Once you’ve categorised your spending, ask yourself honestly: Am I getting value from each pound I spend? Where could I trim without sacrificing quality of life? Often, you’ll find opportunities to redirect modest amounts towards debt repayment, savings, or investment.

A clear budget isn’t restrictive—it’s liberating. It shows you precisely how much you can afford to contribute to ISAs, pensions, and other financial goals without strain.

Address High-Interest Debt First

Before aggressively saving or investing, prioritise eliminating high-interest debt, particularly credit card balances and unsecured loans. The interest you’re paying on these typically exceeds what you’d earn in savings or achieve in investment returns.

Check the terms of any debt before accelerating repayment—some loans carry early repayment penalties. Where none exist, allocating surplus cash to debt reduction is almost always mathematically superior to maintaining that money in a savings account earning 4-5% whilst paying 18-20% on a credit card.

For larger debts like mortgages, car loans, or student loans, investigate whether refinancing at a lower rate is possible. Even modest reductions in interest rate, applied across a long term, translate into meaningful savings.

Update Your Estate Planning and Beneficiaries

Financial checklists often focus on tax and investment, but equally important is ensuring your estate plan reflects your current wishes. Life changes: marriages, divorces, births, deaths, and shifts in relationships all affect who you’d want to inherit your assets.
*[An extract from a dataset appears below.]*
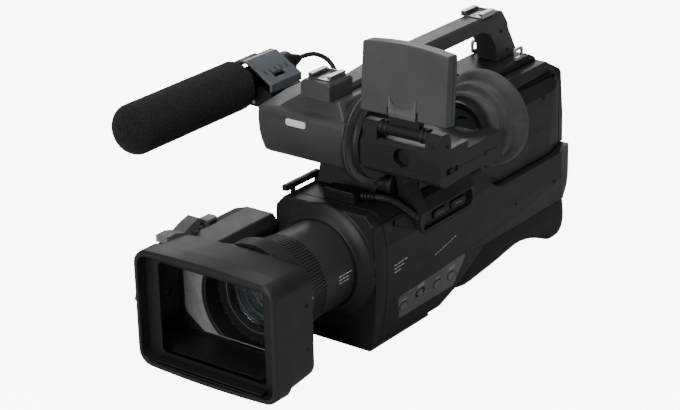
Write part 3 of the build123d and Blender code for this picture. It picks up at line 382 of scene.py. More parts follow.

Review your will to ensure it’s still accurate and relevant. Similarly, check the beneficiary designations on your pension, life insurance, and any investments held in trust. These designations override your will, so they must align with your intentions.

Consider whether you have a Lasting Power of Attorney in place. This document allows someone you trust to manage your finances and healthcare decisions if you become unable to do so. It’s essential, yet many people overlook it.

These steps take time but provide genuine peace of mind and protect your family from unnecessary complications.